=== Task prompt ===
Only one span of the listing below is wanted: the lines from the one with "body_left();" through the one with "before = set(bpy.data.objects)", reproduced exactly, both ends kept.

=== Source data ===
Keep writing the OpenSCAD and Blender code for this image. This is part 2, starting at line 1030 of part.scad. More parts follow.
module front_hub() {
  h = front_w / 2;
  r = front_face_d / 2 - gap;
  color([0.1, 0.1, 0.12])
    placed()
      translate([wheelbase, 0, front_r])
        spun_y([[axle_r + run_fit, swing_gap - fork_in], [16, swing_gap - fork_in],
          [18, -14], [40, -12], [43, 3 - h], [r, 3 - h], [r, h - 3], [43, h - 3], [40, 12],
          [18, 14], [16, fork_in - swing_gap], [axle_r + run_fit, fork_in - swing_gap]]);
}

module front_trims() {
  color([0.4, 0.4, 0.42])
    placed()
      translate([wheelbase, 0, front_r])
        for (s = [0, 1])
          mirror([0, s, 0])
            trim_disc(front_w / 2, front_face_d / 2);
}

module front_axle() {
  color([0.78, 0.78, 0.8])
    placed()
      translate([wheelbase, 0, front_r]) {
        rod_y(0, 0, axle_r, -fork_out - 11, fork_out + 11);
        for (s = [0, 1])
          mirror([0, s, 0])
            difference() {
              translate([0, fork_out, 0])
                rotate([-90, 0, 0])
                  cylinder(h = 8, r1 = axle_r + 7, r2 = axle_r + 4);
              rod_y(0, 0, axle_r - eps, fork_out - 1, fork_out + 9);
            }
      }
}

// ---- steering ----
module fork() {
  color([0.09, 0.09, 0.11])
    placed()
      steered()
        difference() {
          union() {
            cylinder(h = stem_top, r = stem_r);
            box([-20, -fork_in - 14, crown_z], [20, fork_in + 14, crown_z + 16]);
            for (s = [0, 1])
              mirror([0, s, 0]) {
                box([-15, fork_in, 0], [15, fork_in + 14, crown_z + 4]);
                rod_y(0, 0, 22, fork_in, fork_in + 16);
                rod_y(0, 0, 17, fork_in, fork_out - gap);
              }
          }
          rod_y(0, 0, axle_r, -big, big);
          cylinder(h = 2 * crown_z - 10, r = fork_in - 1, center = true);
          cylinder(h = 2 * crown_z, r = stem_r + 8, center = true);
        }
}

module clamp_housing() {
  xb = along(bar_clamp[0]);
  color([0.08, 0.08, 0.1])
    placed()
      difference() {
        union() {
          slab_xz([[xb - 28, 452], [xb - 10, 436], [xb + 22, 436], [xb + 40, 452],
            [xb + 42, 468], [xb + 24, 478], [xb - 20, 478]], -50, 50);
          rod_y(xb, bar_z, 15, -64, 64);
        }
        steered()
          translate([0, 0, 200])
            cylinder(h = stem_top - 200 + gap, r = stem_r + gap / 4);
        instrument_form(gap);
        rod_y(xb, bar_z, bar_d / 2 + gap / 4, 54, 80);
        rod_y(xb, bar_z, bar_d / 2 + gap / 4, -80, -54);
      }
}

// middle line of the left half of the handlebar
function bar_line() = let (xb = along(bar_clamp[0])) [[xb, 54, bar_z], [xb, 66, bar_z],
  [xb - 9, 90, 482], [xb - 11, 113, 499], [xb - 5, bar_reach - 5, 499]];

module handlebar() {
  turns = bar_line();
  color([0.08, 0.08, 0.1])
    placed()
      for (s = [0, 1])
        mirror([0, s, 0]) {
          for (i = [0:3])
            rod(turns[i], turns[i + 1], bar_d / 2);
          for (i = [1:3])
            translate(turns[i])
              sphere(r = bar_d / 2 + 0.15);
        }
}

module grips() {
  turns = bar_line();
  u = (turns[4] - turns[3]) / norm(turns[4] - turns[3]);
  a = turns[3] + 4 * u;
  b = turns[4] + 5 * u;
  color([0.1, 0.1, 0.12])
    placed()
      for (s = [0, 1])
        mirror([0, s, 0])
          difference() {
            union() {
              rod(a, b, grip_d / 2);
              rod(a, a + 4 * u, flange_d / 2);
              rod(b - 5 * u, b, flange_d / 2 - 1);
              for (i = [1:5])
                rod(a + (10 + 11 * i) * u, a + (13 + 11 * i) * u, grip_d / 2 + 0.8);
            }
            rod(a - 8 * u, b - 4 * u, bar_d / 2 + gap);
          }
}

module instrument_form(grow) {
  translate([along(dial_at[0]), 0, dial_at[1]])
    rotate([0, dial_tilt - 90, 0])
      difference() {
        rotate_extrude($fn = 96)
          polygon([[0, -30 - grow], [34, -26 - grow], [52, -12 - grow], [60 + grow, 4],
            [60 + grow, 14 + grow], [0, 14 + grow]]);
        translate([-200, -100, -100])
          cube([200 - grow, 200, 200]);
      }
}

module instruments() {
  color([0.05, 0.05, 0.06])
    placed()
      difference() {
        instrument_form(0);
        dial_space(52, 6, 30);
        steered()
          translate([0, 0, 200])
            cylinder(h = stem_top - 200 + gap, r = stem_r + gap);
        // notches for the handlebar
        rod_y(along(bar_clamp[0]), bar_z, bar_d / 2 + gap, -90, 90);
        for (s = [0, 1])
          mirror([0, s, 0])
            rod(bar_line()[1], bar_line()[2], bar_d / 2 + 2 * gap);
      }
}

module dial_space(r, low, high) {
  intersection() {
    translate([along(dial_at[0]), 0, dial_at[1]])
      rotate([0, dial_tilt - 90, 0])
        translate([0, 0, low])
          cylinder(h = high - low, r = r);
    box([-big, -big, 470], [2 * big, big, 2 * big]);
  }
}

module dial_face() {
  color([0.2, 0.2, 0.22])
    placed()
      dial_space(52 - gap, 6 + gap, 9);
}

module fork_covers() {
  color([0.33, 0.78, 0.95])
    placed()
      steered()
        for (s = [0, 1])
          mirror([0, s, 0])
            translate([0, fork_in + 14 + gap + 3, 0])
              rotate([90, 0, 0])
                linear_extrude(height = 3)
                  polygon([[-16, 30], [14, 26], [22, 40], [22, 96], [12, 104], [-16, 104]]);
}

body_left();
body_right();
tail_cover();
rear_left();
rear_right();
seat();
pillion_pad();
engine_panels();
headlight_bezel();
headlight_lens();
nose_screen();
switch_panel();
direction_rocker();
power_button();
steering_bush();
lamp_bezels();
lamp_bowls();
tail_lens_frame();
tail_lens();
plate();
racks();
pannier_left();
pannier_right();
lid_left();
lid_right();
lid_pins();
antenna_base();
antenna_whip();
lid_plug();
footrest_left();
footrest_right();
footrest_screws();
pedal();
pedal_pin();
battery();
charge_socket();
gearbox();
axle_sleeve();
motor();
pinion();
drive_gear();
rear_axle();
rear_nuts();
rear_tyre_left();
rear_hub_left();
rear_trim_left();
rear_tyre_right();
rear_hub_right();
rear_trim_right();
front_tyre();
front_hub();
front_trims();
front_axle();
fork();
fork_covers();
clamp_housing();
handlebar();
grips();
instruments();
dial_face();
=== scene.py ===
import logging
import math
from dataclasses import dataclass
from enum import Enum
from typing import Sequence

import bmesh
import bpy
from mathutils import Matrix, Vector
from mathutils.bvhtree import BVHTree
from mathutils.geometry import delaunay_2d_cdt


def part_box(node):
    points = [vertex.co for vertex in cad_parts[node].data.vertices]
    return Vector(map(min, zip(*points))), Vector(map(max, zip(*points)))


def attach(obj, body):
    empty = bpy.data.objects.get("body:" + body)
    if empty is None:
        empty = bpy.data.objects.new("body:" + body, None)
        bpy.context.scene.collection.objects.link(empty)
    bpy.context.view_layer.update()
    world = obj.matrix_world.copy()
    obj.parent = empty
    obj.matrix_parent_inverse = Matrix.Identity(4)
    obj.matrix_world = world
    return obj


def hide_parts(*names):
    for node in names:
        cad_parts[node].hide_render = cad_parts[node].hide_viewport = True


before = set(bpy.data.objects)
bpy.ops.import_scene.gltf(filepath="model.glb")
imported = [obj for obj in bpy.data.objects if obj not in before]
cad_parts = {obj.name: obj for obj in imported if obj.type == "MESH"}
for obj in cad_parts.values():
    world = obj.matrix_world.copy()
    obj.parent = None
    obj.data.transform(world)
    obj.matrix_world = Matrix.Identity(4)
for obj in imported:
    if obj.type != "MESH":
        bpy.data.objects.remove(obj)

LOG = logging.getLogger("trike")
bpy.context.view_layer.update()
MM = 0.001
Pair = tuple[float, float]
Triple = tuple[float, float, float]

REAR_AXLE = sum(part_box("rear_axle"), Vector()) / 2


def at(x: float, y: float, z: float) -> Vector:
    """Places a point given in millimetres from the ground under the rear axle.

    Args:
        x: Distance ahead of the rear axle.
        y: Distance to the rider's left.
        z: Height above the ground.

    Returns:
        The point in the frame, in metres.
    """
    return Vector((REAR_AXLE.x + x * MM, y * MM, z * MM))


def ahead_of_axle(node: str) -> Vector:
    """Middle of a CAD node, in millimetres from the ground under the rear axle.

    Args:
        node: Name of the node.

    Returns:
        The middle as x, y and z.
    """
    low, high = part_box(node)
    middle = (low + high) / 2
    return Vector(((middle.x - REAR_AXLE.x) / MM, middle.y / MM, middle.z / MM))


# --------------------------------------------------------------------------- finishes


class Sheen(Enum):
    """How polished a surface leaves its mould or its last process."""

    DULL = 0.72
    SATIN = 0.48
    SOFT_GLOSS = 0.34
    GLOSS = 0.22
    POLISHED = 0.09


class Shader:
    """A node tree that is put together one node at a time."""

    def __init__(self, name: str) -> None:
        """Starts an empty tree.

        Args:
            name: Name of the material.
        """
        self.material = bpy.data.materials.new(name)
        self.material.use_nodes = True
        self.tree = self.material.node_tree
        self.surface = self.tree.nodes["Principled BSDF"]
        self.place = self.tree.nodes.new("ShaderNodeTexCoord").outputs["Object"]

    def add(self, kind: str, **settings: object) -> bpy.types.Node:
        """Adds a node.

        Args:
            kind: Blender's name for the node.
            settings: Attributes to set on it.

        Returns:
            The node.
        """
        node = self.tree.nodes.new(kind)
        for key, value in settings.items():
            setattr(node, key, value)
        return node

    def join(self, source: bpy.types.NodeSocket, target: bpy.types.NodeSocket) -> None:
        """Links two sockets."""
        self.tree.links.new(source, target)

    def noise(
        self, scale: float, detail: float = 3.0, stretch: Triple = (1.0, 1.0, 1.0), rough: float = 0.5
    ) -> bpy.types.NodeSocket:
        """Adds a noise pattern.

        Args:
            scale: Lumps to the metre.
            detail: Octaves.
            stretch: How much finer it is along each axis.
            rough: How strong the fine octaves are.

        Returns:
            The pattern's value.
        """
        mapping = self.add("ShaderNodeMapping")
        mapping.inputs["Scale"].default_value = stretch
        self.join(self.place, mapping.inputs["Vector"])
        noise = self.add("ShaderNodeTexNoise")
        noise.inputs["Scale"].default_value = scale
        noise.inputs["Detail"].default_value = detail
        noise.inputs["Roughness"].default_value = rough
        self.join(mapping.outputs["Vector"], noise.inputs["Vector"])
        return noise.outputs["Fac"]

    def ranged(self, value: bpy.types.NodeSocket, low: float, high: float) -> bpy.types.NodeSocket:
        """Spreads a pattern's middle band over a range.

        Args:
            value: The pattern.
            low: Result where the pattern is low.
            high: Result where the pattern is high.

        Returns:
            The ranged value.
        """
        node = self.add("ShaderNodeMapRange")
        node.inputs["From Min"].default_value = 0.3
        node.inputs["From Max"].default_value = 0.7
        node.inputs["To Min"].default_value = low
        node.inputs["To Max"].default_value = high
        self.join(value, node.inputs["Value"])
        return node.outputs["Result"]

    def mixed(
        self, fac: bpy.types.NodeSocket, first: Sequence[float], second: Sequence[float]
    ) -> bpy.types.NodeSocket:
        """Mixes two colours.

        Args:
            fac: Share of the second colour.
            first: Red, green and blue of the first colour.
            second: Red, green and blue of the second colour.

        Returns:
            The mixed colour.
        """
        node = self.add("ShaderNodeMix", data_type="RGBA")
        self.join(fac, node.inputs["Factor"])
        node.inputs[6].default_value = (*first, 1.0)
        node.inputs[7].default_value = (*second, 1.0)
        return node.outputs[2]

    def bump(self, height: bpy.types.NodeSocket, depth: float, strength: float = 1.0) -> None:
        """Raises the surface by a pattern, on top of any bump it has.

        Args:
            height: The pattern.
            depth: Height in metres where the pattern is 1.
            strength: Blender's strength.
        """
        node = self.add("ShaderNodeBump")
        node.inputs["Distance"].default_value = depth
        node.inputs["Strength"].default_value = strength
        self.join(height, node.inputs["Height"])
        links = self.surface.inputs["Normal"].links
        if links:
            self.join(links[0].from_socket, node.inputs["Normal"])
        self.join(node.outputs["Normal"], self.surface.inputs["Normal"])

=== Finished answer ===
body_left();
body_right();
tail_cover();
rear_left();
rear_right();
seat();
pillion_pad();
engine_panels();
headlight_bezel();
headlight_lens();
nose_screen();
switch_panel();
direction_rocker();
power_button();
steering_bush();
lamp_bezels();
lamp_bowls();
tail_lens_frame();
tail_lens();
plate();
racks();
pannier_left();
pannier_right();
lid_left();
lid_right();
lid_pins();
antenna_base();
antenna_whip();
lid_plug();
footrest_left();
footrest_right();
footrest_screws();
pedal();
pedal_pin();
battery();
charge_socket();
gearbox();
axle_sleeve();
motor();
pinion();
drive_gear();
rear_axle();
rear_nuts();
rear_tyre_left();
rear_hub_left();
rear_trim_left();
rear_tyre_right();
rear_hub_right();
rear_trim_right();
front_tyre();
front_hub();
front_trims();
front_axle();
fork();
fork_covers();
clamp_housing();
handlebar();
grips();
instruments();
dial_face();
=== scene.py ===
import logging
import math
from dataclasses import dataclass
from enum import Enum
from typing import Sequence

import bmesh
import bpy
from mathutils import Matrix, Vector
from mathutils.bvhtree import BVHTree
from mathutils.geometry import delaunay_2d_cdt


def part_box(node):
    points = [vertex.co for vertex in cad_parts[node].data.vertices]
    return Vector(map(min, zip(*points))), Vector(map(max, zip(*points)))


def attach(obj, body):
    empty = bpy.data.objects.get("body:" + body)
    if empty is None:
        empty = bpy.data.objects.new("body:" + body, None)
        bpy.context.scene.collection.objects.link(empty)
    bpy.context.view_layer.update()
    world = obj.matrix_world.copy()
    obj.parent = empty
    obj.matrix_parent_inverse = Matrix.Identity(4)
    obj.matrix_world = world
    return obj


def hide_parts(*names):
    for node in names:
        cad_parts[node].hide_render = cad_parts[node].hide_viewport = True


before = set(bpy.data.objects)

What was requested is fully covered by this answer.